Every line below should be repeated exactly.

--- GIVEN DATA ---

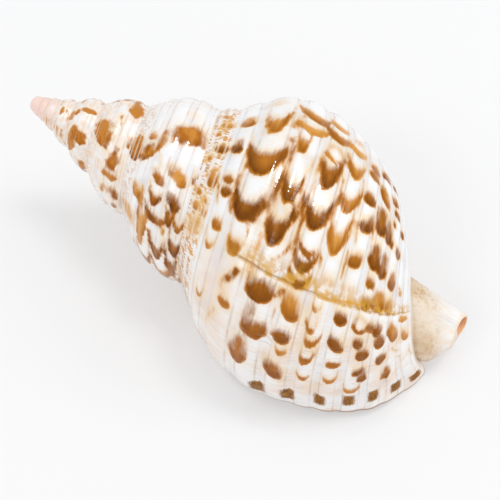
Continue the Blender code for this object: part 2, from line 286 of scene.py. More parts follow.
# Small flecks on the band below the suture.
BAND_FLECKS = (
    (44, 50, 0.3, 0.85, 0, 0.25), (63, 70, 0.4, 0.95, 0, 0.7), (79, 90, 0.5, 0.96, 0, 0.45),
    (54, 58, 0.15, 0.4, 0, 0.3), (93, 96.5, 0.1, 0.45, 0, 0.3), (96, 99, 0.6, 0.9, 3, 0.3),
    (100, 105, 0.15, 0.55, 0, 0.25), (100, 106, 0.7, 0.95, 0, 0.3), (108, 112, 0.5, 0.8, 0, 0.2),
    (34, 39, 0.2, 0.6, 0, 0.3), (72, 76, 0.15, 0.4, 0, 0.35), (113, 118, 0.2, 0.4, 0, 0.2),
)

# Crescents on the whorl before the last, and on the two before that.
EARLY_CRESCENTS = (
    (-287, -262.5, 0.0, 0.98, 0, 0.62), (-290.5, -282.5, 1.15, 1.85, 0, 0.42),
    (-280.5, -266.5, 0.95, 2.0, -6, 0.5), (-295, -277, 2.0, 2.45, -8, 0.5),
    (-303, -287, 2.55, 4.1, -4, 0.5), (-290, -285, 2.55, 3.0, 0, 0.55),
    (-299, -289, 4.0, 4.46, 0, 0.5), (-252, -243, 2.4, 3.0, 0, 0.75), (-240.5, -232.5, 2.45, 3.5, 0, 0.75),
    (-221, -208, 2.85, 3.55, 0, 0.75), (-256, -247, 3.3, 4.08, 4, 0.95), (-247, -236.5, 3.36, 3.85, 4, 0.8),
    (-265, -257, 2.35, 3.0, 2, 0.6), (-240, -208, 2.0, 2.6, -6, 0.35), (-250, -240, 1.1, 1.95, 0, 0.3),
    (-272, -262.5, 2.95, 4.0, 3, 0.2),
    (-243, -234.5, 3.8, 4.46, 3, 0.45), (-229, -216, 3.82, 4.46, 0, 0.9), (-214, -192, 3.72, 4.3, 10, 0.8),
    (-274, -266, 4.25, 4.46, 0, 0.4), (-236, -229, 3.3, 3.6, 0, 0.35),
    (-647, -636, 0.25, 1.05, 0, 0.35), (-640, -619.5, 1.0, 2.05, 0, 0.55), (-641, -618, 2.1, 2.68, 0, 0.6),
    (-627, -619.5, 2.98, 3.6, 0, 0.7), (-618, -603.5, 2.72, 3.82, -4, 0.75), (-585, -575, 3.45, 4.3, 0, 0.95),
    (-584, -575, 2.65, 3.1, 0, 0.35), (-569, -555, 3.55, 4.02, 0, 0.75), (-644, -629, 3.98, 4.46, 0, 0.7),
    (-982, -960, 2.4, 4.0, 0, 0.6), (-970, -945, 0.8, 2.3, 0, 0.45), (-1022, -1018, 3.8, 4.2, 0, 0.45),
    (-651, -620, 0.5, 2.3, 6, 0.15), (-690, -664, 3.1, 4.4, 0, 0.12), (-601, -591, 2.6, 3.9, 0, 0.4),
    (-1014, -990, 0.05, 1.0, -6, 0.2), (-1020, -1004, 0.9, 2.0, -6, 0.15), (-1026, -1014, 2.0, 4.2, 0, 0.1),
    (-985, -935, 1.0, 2.6, -14, 0.25), (-935, -912, 3.1, 4.2, 0, 0.4),
)
EARLY_SOFT_MARKS = (
    (-229, -210, 0.2, 1.9, -4, 0.15), (-601, -594, 0.4, 0.95, 0, 0.3),
    (-585, -576, 2.9, 3.6, 0, 0.1), (-652, -641, 0.8, 2.8, 0, 0.1),
)
READ_SPANS = ((15, 175), (-345, -195), (-690, -550), (-1040, -910))  # degrees, read off
EARLY_ANGLE = -1040.0  # before this the whorls are nearly plain
SPIRE_ANGLE = -195  # before this the marks are wider
COVERED_ANGLE = -160  # before this the next whorl covers the ribs past the suture

# The marks made up for the hidden sides: least and most, in degrees along and in ribs across.
MADE_UP_SEED = 17
MADE_UP_TURNS = (-1700, 150)
MADE_UP_WIDTHS = (6, 12)
MADE_UP_SPIRE_WIDTHS = (9, 17)
MADE_UP_GAPS = (4, 10)
MADE_UP_LEANS = (-5, 1)
MADE_UP_TOPS = (0.0, 0.15)
MADE_UP_BOTTOMS = (0.7, 0.95)
MADE_UP_TONES = (0.4, 0.9)
WITH_TAILS = 0.5  # the share that trail a tail, that are full, and that are full or thin
FULL_MARKS = 0.7
FULL_OR_THIN_MARKS = 0.85

# How a crescent bows at its front and at its back, and where its back stands. The full ones
# that start between these ribs and turn angles have two arms.
ARMED_BOWS = (1.15, 1.05, -0.75)
PLAIN_BOWS = (0.4, -0.3, -1.05)
THIN_BOWS = (1.0, 1.1, -0.1)
ARMED_RIBS = (1.9, 5.95)
ARMED_TURNS = ((0, 108), (-256, -195))
ARMED_REACH = 1.32  # how far from its middle a crescent ends, against half its height
PLAIN_REACH = 1.12
STROKE_STEPS = 6
MARGIN_ALONG = 9  # a mark is worked out this far round it, in degrees and in ribs
MARGIN_ACROSS = 0.6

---

FINISHED ANSWER:
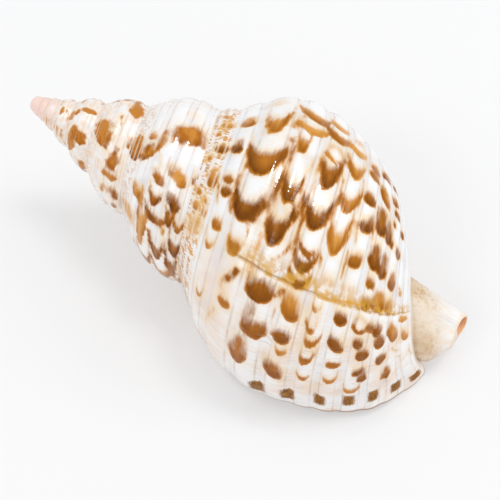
Continue the Blender code for this object: part 2, from line 286 of scene.py. More parts follow.
# Small flecks on the band below the suture.
BAND_FLECKS = (
    (44, 50, 0.3, 0.85, 0, 0.25), (63, 70, 0.4, 0.95, 0, 0.7), (79, 90, 0.5, 0.96, 0, 0.45),
    (54, 58, 0.15, 0.4, 0, 0.3), (93, 96.5, 0.1, 0.45, 0, 0.3), (96, 99, 0.6, 0.9, 3, 0.3),
    (100, 105, 0.15, 0.55, 0, 0.25), (100, 106, 0.7, 0.95, 0, 0.3), (108, 112, 0.5, 0.8, 0, 0.2),
    (34, 39, 0.2, 0.6, 0, 0.3), (72, 76, 0.15, 0.4, 0, 0.35), (113, 118, 0.2, 0.4, 0, 0.2),
)

# Crescents on the whorl before the last, and on the two before that.
EARLY_CRESCENTS = (
    (-287, -262.5, 0.0, 0.98, 0, 0.62), (-290.5, -282.5, 1.15, 1.85, 0, 0.42),
    (-280.5, -266.5, 0.95, 2.0, -6, 0.5), (-295, -277, 2.0, 2.45, -8, 0.5),
    (-303, -287, 2.55, 4.1, -4, 0.5), (-290, -285, 2.55, 3.0, 0, 0.55),
    (-299, -289, 4.0, 4.46, 0, 0.5), (-252, -243, 2.4, 3.0, 0, 0.75), (-240.5, -232.5, 2.45, 3.5, 0, 0.75),
    (-221, -208, 2.85, 3.55, 0, 0.75), (-256, -247, 3.3, 4.08, 4, 0.95), (-247, -236.5, 3.36, 3.85, 4, 0.8),
    (-265, -257, 2.35, 3.0, 2, 0.6), (-240, -208, 2.0, 2.6, -6, 0.35), (-250, -240, 1.1, 1.95, 0, 0.3),
    (-272, -262.5, 2.95, 4.0, 3, 0.2),
    (-243, -234.5, 3.8, 4.46, 3, 0.45), (-229, -216, 3.82, 4.46, 0, 0.9), (-214, -192, 3.72, 4.3, 10, 0.8),
    (-274, -266, 4.25, 4.46, 0, 0.4), (-236, -229, 3.3, 3.6, 0, 0.35),
    (-647, -636, 0.25, 1.05, 0, 0.35), (-640, -619.5, 1.0, 2.05, 0, 0.55), (-641, -618, 2.1, 2.68, 0, 0.6),
    (-627, -619.5, 2.98, 3.6, 0, 0.7), (-618, -603.5, 2.72, 3.82, -4, 0.75), (-585, -575, 3.45, 4.3, 0, 0.95),
    (-584, -575, 2.65, 3.1, 0, 0.35), (-569, -555, 3.55, 4.02, 0, 0.75), (-644, -629, 3.98, 4.46, 0, 0.7),
    (-982, -960, 2.4, 4.0, 0, 0.6), (-970, -945, 0.8, 2.3, 0, 0.45), (-1022, -1018, 3.8, 4.2, 0, 0.45),
    (-651, -620, 0.5, 2.3, 6, 0.15), (-690, -664, 3.1, 4.4, 0, 0.12), (-601, -591, 2.6, 3.9, 0, 0.4),
    (-1014, -990, 0.05, 1.0, -6, 0.2), (-1020, -1004, 0.9, 2.0, -6, 0.15), (-1026, -1014, 2.0, 4.2, 0, 0.1),
    (-985, -935, 1.0, 2.6, -14, 0.25), (-935, -912, 3.1, 4.2, 0, 0.4),
)
EARLY_SOFT_MARKS = (
    (-229, -210, 0.2, 1.9, -4, 0.15), (-601, -594, 0.4, 0.95, 0, 0.3),
    (-585, -576, 2.9, 3.6, 0, 0.1), (-652, -641, 0.8, 2.8, 0, 0.1),
)
READ_SPANS = ((15, 175), (-345, -195), (-690, -550), (-1040, -910))  # degrees, read off
EARLY_ANGLE = -1040.0  # before this the whorls are nearly plain
SPIRE_ANGLE = -195  # before this the marks are wider
COVERED_ANGLE = -160  # before this the next whorl covers the ribs past the suture

# The marks made up for the hidden sides: least and most, in degrees along and in ribs across.
MADE_UP_SEED = 17
MADE_UP_TURNS = (-1700, 150)
MADE_UP_WIDTHS = (6, 12)
MADE_UP_SPIRE_WIDTHS = (9, 17)
MADE_UP_GAPS = (4, 10)
MADE_UP_LEANS = (-5, 1)
MADE_UP_TOPS = (0.0, 0.15)
MADE_UP_BOTTOMS = (0.7, 0.95)
MADE_UP_TONES = (0.4, 0.9)
WITH_TAILS = 0.5  # the share that trail a tail, that are full, and that are full or thin
FULL_MARKS = 0.7
FULL_OR_THIN_MARKS = 0.85

# How a crescent bows at its front and at its back, and where its back stands. The full ones
# that start between these ribs and turn angles have two arms.
ARMED_BOWS = (1.15, 1.05, -0.75)
PLAIN_BOWS = (0.4, -0.3, -1.05)
THIN_BOWS = (1.0, 1.1, -0.1)
ARMED_RIBS = (1.9, 5.95)
ARMED_TURNS = ((0, 108), (-256, -195))
ARMED_REACH = 1.32  # how far from its middle a crescent ends, against half its height
PLAIN_REACH = 1.12
STROKE_STEPS = 6
MARGIN_ALONG = 9  # a mark is worked out this far round it, in degrees and in ribs
MARGIN_ACROSS = 0.6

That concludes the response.